Jean-Louis Cortès is a French pianist, composer, keyboardist, arranger, recording artist and street performer. He is best known for his long career as a touring and studio musician with major French artists and for creating and performing Macadam Piano, an innovative motorized quarter-tail grand piano street-theater spectacle.

== Early life ==
Jean-Louis Cortès was born in Philippeville, French Algeria (now Skikda, Algeria). He trained at the conservatories of Mulhouse and Angers in France. He began giving public concerts from 1978 and working in recording studios from around 1980.

== Career ==

=== Touring and studio musician ===
Cortès worked for over 15 years as a keyboardist and pianist on major French tours and albums, appearing at iconic venues such as the Olympia and Bercy in Paris and at festivals including the Festival des Vieilles Charrues, Francofolies, Eurockéennes and Paléo Festival.

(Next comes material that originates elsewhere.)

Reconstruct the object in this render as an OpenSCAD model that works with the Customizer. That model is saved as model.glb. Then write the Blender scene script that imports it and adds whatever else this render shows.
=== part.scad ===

Cortès collaborated with Hervé Vilard from 1985 to 1987 and with Hubert-Félix Thiéfaine for approximately 10 years from 1988 to 1998, including tours and live albums such as Routes 88 and Bluesymental Tour. Other collaborations include Paul Personne in 1996, as well as Calvin Russell, Dan Ar Braz, Ar Re Yaouank, Soïg Sibéril, Gwennyn and various international dates.

=== Theater, dance, cinema, and other compositions ===
Since 1984 Cortès has composed, arranged and often performed music for dozens of theater productions and companies, working with directors including Véronique Vella, Raphaëlle Saudinos and Patrick Masset. His credits include multiple works at or in association with the Comédie-Française and Théâtre du Vieux-Colombier, such as La Fausse Suivante (2003), Cabaret érotique (2008), Une Carmen (2009) and Strach – A Fear Song (2018–2019). He has also scored short films such as L'Accordéoniste (2002), Machine arrière (2003) and Anges (2015) and other projects. Strach – A Fear Song received critical acclaim in French and Belgian press as "une véritable pépite" for its intimate, dreamlike quality.

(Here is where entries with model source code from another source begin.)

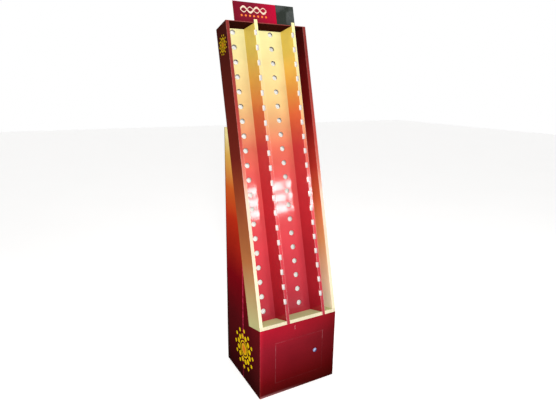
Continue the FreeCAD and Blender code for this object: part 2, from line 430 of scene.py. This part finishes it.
def finish_print(g, shader, base, rough, height, depth, gloss):
    """Wires colour, roughness and a bump of the given depth into a Principled shader.

    Gloss is the weight of the varnish, which alone carries the clear reflections.
    """
    bump = g.node("ShaderNodeBump")
    bump.inputs["Distance"].default_value = depth
    bump.inputs["Strength"].default_value = 1.0
    g.put(bump.inputs["Height"], height)
    g.put(shader.inputs["Base Color"], base)
    g.put(shader.inputs["Roughness"], rough)
    g.put(shader.inputs["Normal"], bump.outputs[0])
    shader.inputs["Specular IOR Level"].default_value = 0.0
    shader.inputs["Coat Weight"].default_value = gloss
    shader.inputs["Coat Roughness"].default_value = 0.2
    shader.inputs["Coat IOR"].default_value = 1.3


def dress(node, material):
    """Gives a solid its material."""
    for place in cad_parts[node].material_slots:
        place.material = material


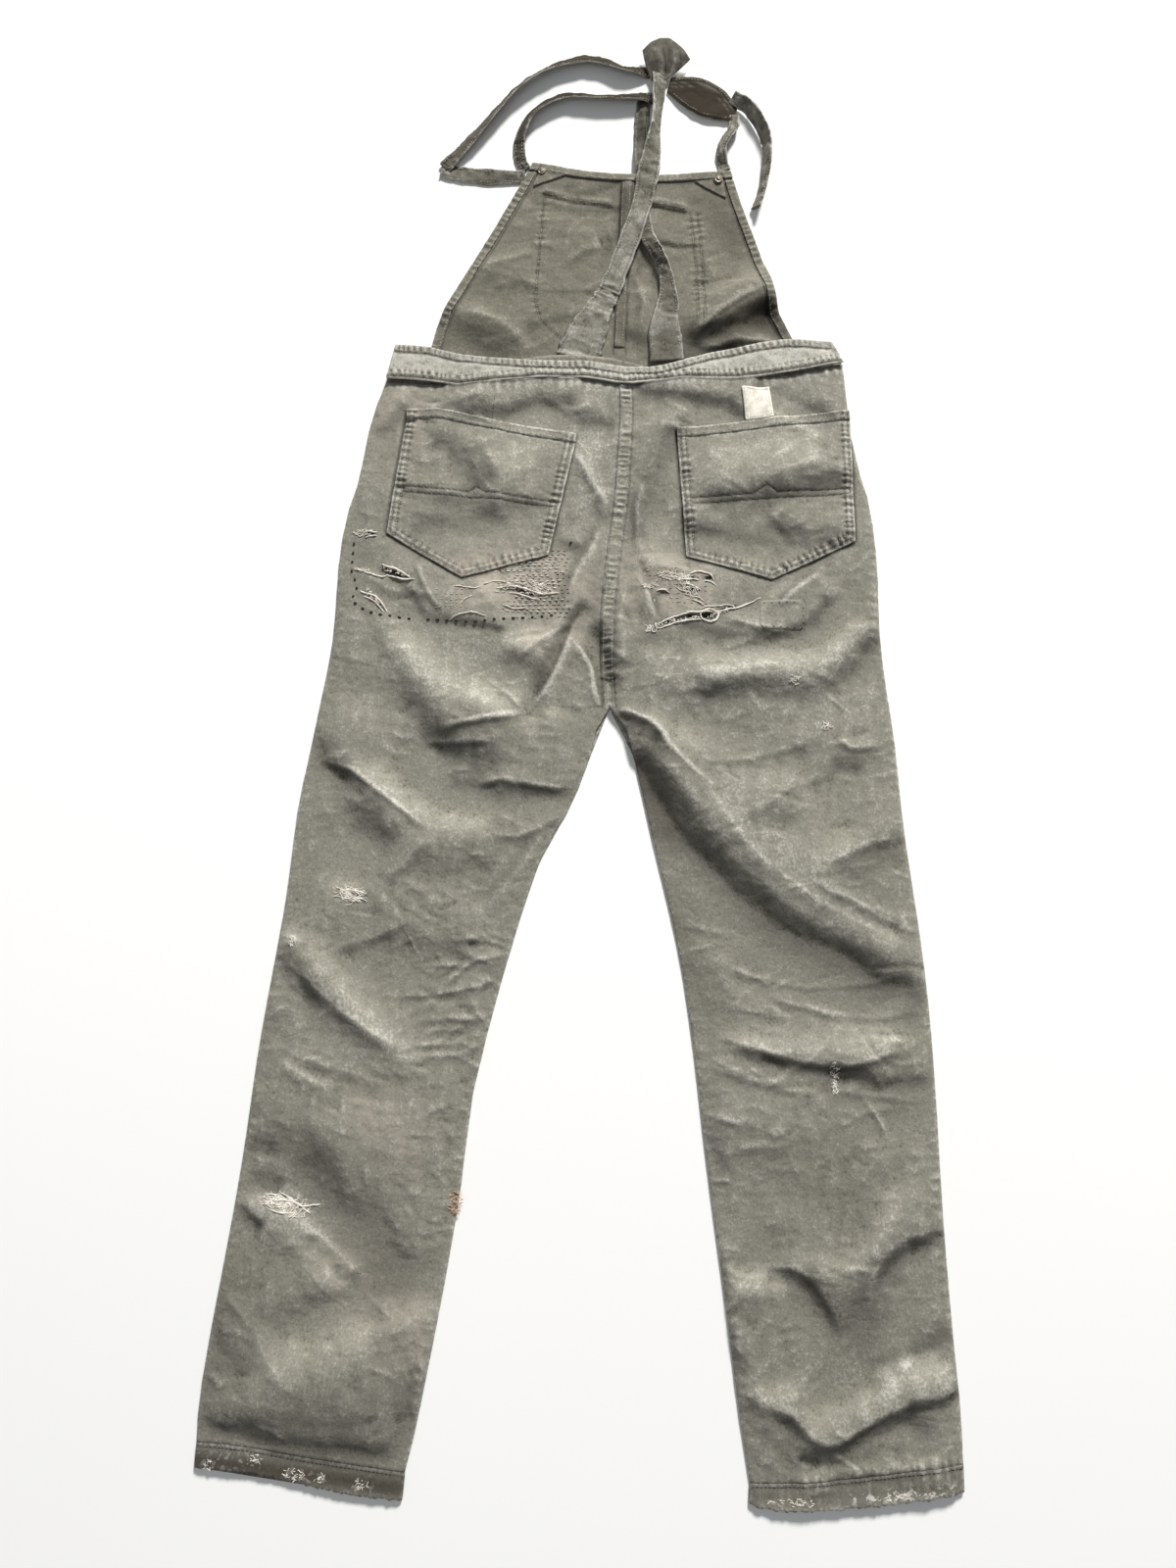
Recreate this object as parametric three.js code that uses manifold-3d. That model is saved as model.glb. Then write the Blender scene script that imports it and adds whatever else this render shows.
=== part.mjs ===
// Work overalls in faded cotton twill, laid face down on a flat surface, in millimetres.
// +Z is up, +Y runs to the strap end and the origin is on the surface under the middle of the whole.
// The front panels lie flat on the surface and the back panels lie on them, with their folds.
// The bib continues past the back waistband, inner face up, and the loose straps lie over it.
// Left and right are the wearer's: with the back up, the left is at -X.
import * as THREE from "three";
import { mergeVertices } from "three/addons/utils/BufferGeometryUtils.js";
import Module from "manifold-3d";

const wasm = await Module();
wasm.setup();

// ---- driving dimensions ----
const CLOTH = 1.2; // one layer of worn twill, with its hairiness
const DOUBLE = 2.2; // a turned hem, two to three layers pressed flat
const STRAP = 1.8; // strap: a folded band
const GAP = 0.3; // between pieces that are sewn together
const HALF_GAP = GAP / 2;
const CUT_DEPTH = 60; // height of the prism that cuts a layer to its outline
const SEAM_TOP = CLOTH + GAP + CLOTH + GAP; // top of the back panel at a side seam
const BODY_TOP = 7; // top of the back panel inside the seams, where it has no fold
const EDGE_ROLL = 14; // how far in from a side seam the back panel levels out
const BAND_TOP = 9.8; // top of the back waistband
const BAND_INNER_TOP = 7.5; // top of its inner layer, clear of the outer one's waves
const BIB_EDGE = 1.5; // top of the bib at its side edges
const BIB_TOP = 3.4; // top of the bib over the chest pockets
const BIB_ROLL = 9; // how far in from a side edge the bib levels out
const CROTCH_SHARE = 0.32; // share of the rows of a leg panel that lie above the crotch

const FACED = { roughness: 0.9, metalness: 0 };
const twill = new THREE.MeshStandardMaterial({ color: 0x7d7a6c, ...FACED });
const twillInside = new THREE.MeshStandardMaterial({ color: 0x6f6b5d, ...FACED });
const patchCloth = new THREE.MeshStandardMaterial({ color: 0xc9c2ae, ...FACED });
const WORN_METAL = { roughness: 0.45, metalness: 0.9 };
const buttonMetal = new THREE.MeshStandardMaterial({ color: 0x4a4138, ...WORN_METAL });

// ---- outlines, as points [x, y] ----
const CENTRE_BACK = [[47, 343], [48, 310], [42, 216], [34, 156], [28, 100], [27, 50], [29, -4]];
const LEFT_OUTER_SEAT = [
  [-205, 350], [-220, 305], [-231, 240], [-243, 197], [-249, 144], [-252, 70], [-263, 0],
];
const LEFT_OUTER_LEG = [
  [-263, 0], [-272, -53], [-281, -105], [-289, -190], [-299, -262], [-310, -339],
  [-321, -442], [-332, -521], [-344, -600], [-351, -657], [-352, -695],
];
const LEFT_INSEAM = [
  [29, -4], [17, -22], [8, -58], [-11, -105], [-41, -160], [-69, -248], [-90, -325],
  [-106, -397], [-113, -465], [-126, -548], [-140, -624], [-153, -690], [-161, -721],
];
const RIGHT_OUTER_SEAT = [
  [277, 368], [281, 314], [285, 270], [299, 214], [305, 150], [305, 70], [310, 10],
];
const RIGHT_OUTER_LEG = [
  [310, 10], [316, -46], [321, -125], [332, -227], [338, -300], [341, -380],
  [343, -500], [347, -600], [351, -668], [351, -714],
];
const RIGHT_INSEAM = [
  [29, -4], [43, -18], [56, -65], [73, -142], [90, -215], [101, -273], [111, -350],
  [118, -420], [126, -490], [137, -580], [146, -660], [156, -730],
];
const WAIST_LEFT = [
  [-205, 350], [-161, 346], [-128, 342], [-94, 346], [-46, 351], [4, 350], [47, 343],
];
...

=== Macadam Piano (2003–present) ===
Macadam Piano is Cortès' signature street-theater project under his company Cie Pomme d'Or. It features a custom-built, lightweight quarter-tail grand piano on wheels with a silent, eco-friendly electric motor. Cortès pedals to drive, reverse, turn and waltz the instrument through public spaces while improvising or performing live. He often appears in elegant attire, a tailcoat, black tie, iconic bowler hat and sometimes white gloves, using expressive facial gestures, nods and smiles to engage audiences. Press in France, Spain and Italy frequently describes it as surreal and Magritte-like, calling it poetry on wheels or a magical instrument that breaks barriers between concert halls and streets. It draws crowds like a modern Pied Piper and has been performed in more than 20 countries on five continents, with over 800 performances by 2017 and approximately 900 in total.

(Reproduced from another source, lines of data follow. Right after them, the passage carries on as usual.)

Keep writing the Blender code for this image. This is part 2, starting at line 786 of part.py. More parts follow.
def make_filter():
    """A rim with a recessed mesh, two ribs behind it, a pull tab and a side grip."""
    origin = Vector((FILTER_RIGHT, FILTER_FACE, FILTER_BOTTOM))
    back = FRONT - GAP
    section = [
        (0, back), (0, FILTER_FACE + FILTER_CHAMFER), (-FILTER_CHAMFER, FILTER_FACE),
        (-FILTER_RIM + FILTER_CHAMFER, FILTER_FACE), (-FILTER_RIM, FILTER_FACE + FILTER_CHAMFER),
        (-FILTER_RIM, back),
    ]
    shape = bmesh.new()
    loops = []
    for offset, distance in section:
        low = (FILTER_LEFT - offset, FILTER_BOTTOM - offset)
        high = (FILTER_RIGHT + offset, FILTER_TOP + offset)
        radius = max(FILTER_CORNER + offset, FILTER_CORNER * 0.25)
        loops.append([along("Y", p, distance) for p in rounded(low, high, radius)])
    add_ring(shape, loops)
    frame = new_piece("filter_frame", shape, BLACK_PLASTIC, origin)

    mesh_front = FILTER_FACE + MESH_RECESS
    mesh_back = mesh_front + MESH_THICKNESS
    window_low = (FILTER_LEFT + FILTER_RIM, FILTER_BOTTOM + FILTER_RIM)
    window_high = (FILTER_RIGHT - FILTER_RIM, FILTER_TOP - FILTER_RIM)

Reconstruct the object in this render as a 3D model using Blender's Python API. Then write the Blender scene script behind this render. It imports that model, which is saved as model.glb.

The concept originated from Alessandro Baricco’s monologue Novecento: Pianiste and Giuseppe Tornatore’s film The Legend of 1900.

Notable international appearances include:

| Location | Year | Description |
|---|---|---|
| Cádiz, Spain | 2007 | opening the V Festival de Música Española with "Macadam, el piano va de calle"; repertoire included Schubert, Mozart, Django Reinhardt, Charles Trenet, Kurt Weill and waltzes; performed alongside violinist Jeanne Cortès; attracted audiences of all ages |
| Granada, Spain | 2007 | Festival de Música y Danza / FEX Extension – Corral del Carbón and city-center routes; free public performances of Mozart, Schubert and Kurt Weill |
| Teatro de la Maestranza open day, Seville, Spain | 2008 | four 30-minute sets in the lobby, portico and surroundings during the European Opera Day celebrations |
| Teatro a Corte, Turin, Italy | 2008 | Piazzetta Reale and central streets |
| Circumnavigando Festival, Genoa and Rapallo, Italy | ca. 2013–2014 | described locally as "poesia su ruote" |
| Princely wedding in Bari, Italy | 2014 | private high-profile event with Melle Macadame variant |
| Ludwigshafen Strassentheater Festival, Germany | 2010 | billed as the "Asphaltpianist" |
| Sementes festival/event, Lisbon, Portugal | — | with Melle Macadame variant |

In France, Macadam Piano has toured extensively at local festivals and towns. For example, audiences sang along to Leonard Cohen’s "Hallelujah" during a performance in Redon on Christmas Eve 2025 despite freezing temperatures. The show has also appeared in Sainte-Suzanne, Albi, Le Touquet, the Quimper/Cornouaille Festival launch in 2014, and returned to Nantes in 2025 after 23 years.

== Awards and honors ==

| Year | Award | Work / Event |
|---|---|---|
| 1987 | 1st Prize | Festival du Marais (Lâchez les chiens !!!) |
| 1990/1991 | SACD Prize and Spectacle of the Year – French Ministry of Culture | Camping Mélodie |
| 1993 | Prix Charles Dullin | La Chunga |
| 1998 | Opening Prize | International Festival of Lahore (La Nuit d’Amaï) |
| 2003/2004 | SACD Prize; Trophée de l’Initiative, Crédit Coopératif; Prix de la Mercè, Barcelona | Macadam Piano |
| 2009 | Coup de cœur | Festival d’Avignon (Une Carmen) |
| 2018 | Best Circus Show, Critics’ Prize Théâtre–Danse–Cirque | Strach – A Fear Song |

== Personal life ==
Cortès lives in Villevêque (now part of Rives-du-Loir-en-Anjou, Maine-et-Loire), France. He frequently collaborates with his daughter Jeanne Cortès (violin) and Hélène Cortès (stage management) on Macadam Piano productions.